The Frederic W. Hinrichs, Jr., Memorial Award recognizes the senior who, in the opinion of the undergraduate deans, made the greatest contribution to the student body during their undergraduate years. The award was given to Ayooluwa Odemuyiwa. "Throughout her time at Caltech, Ayooluwa made mental health and the student experience focal areas of her leadership," Rosenbaum said. "Serving as president and social director of ASCIT, and as social vice president of Ricketts House, she worked to uplift her fellow students during the pandemic through virtual events and programs that included midnight donuts, concerts, and mentoring. More recently, she helped manage return-to-campus efforts, meeting with administrators and student leaders to help streamline testing procedures and strengthen communications."
The George W. Housner Prize for Academic Excellence and Original Research is given to seniors who have demonstrated excellence in scholarship and the preparation of an outstanding piece of original scientific research.
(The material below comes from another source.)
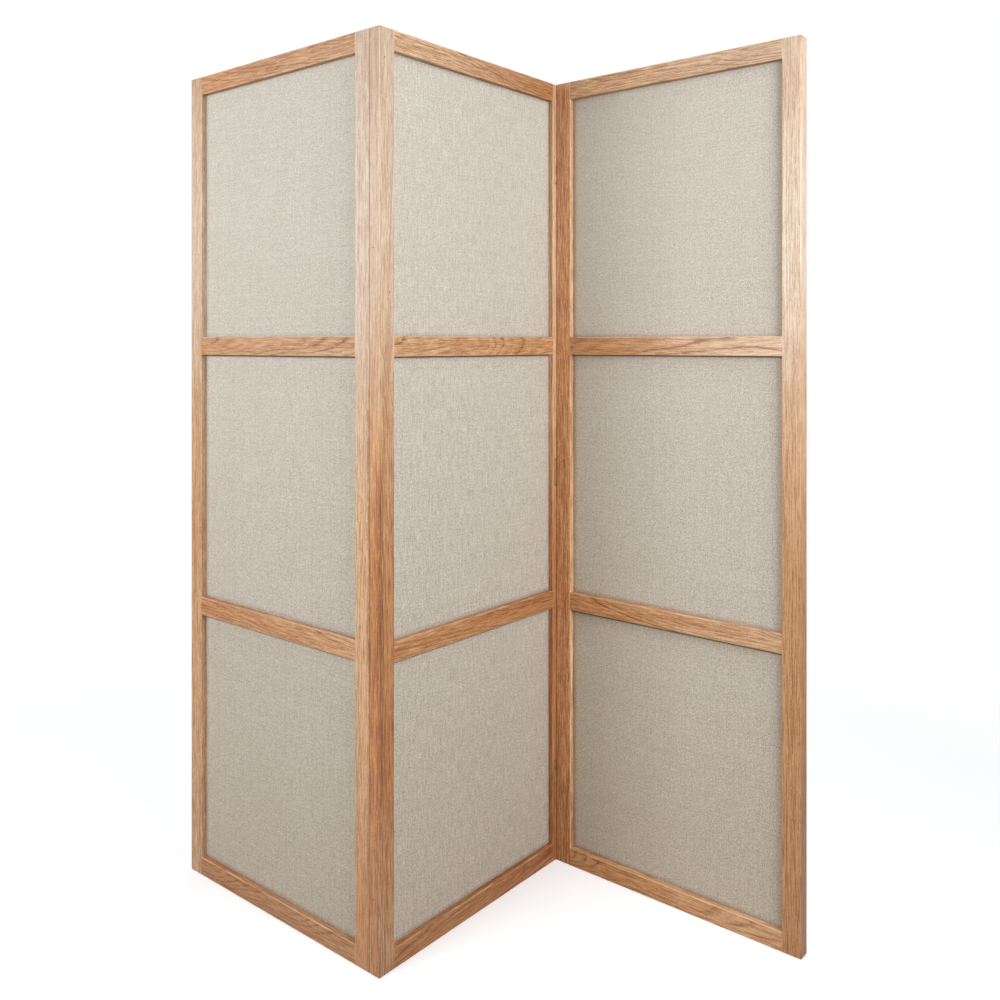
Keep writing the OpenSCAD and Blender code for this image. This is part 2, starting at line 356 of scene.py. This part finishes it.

This year's Housner Prize was presented to Tianyi Zhang. "Starting on his arrival at Caltech in 2018, Tianyi initiated independent research projects in organic synthesis, computational chemistry, and catalysis, including the development of efficient methods to selectively catalyze asymmetric compounds," Rosenbaum said. "To date, his work has resulted in five research manuscripts, including three on which he is the first author or co-first author."
The recipient of the final award, the Milton and Francis Clauser Doctoral Prize, was first announced at the commencement ceremony, as is the tradition with this prize. The Clauser Prize is awarded to a student or students whose PhD theses reflect extraordinary standards of quality, innovative research, and the potential of opening new avenues of human thought and endeavor. This year's Clauser Prize was awarded to Magnus Hoffmann for his thesis in biology, titled "Nanoparticle Technologies to Cure and Prevent Infectious Diseases." Rosenbaum noted that Hoffman's work has led to a technique to create custom self-assembling EBR nanoparticles that display surface antigens of viruses such as SARS-CoV-2 and HIV. "Magnus's adviser, Professor Pamela Björkman, anticipates that EBR nanoparticle technology could become one of the leading innovations in the vaccine field since it allows for a hybrid approach that offers the advantages of both mRNA and protein nanoparticle vaccines," Rosenbaum said.
In his charge to the graduates, which closed the event, Rosenbaum reminded the graduates to look forward. "The Caltech experience, intense and daunting as it is, provides a certain safety and comfort within the embrace of a tight-knit community," he said. "But the world beckons. You will be entering into experiences that are rare in the pleasures they can provide and astounding in their potential. And you have been prepared to take full advantage of the opportunities ahead."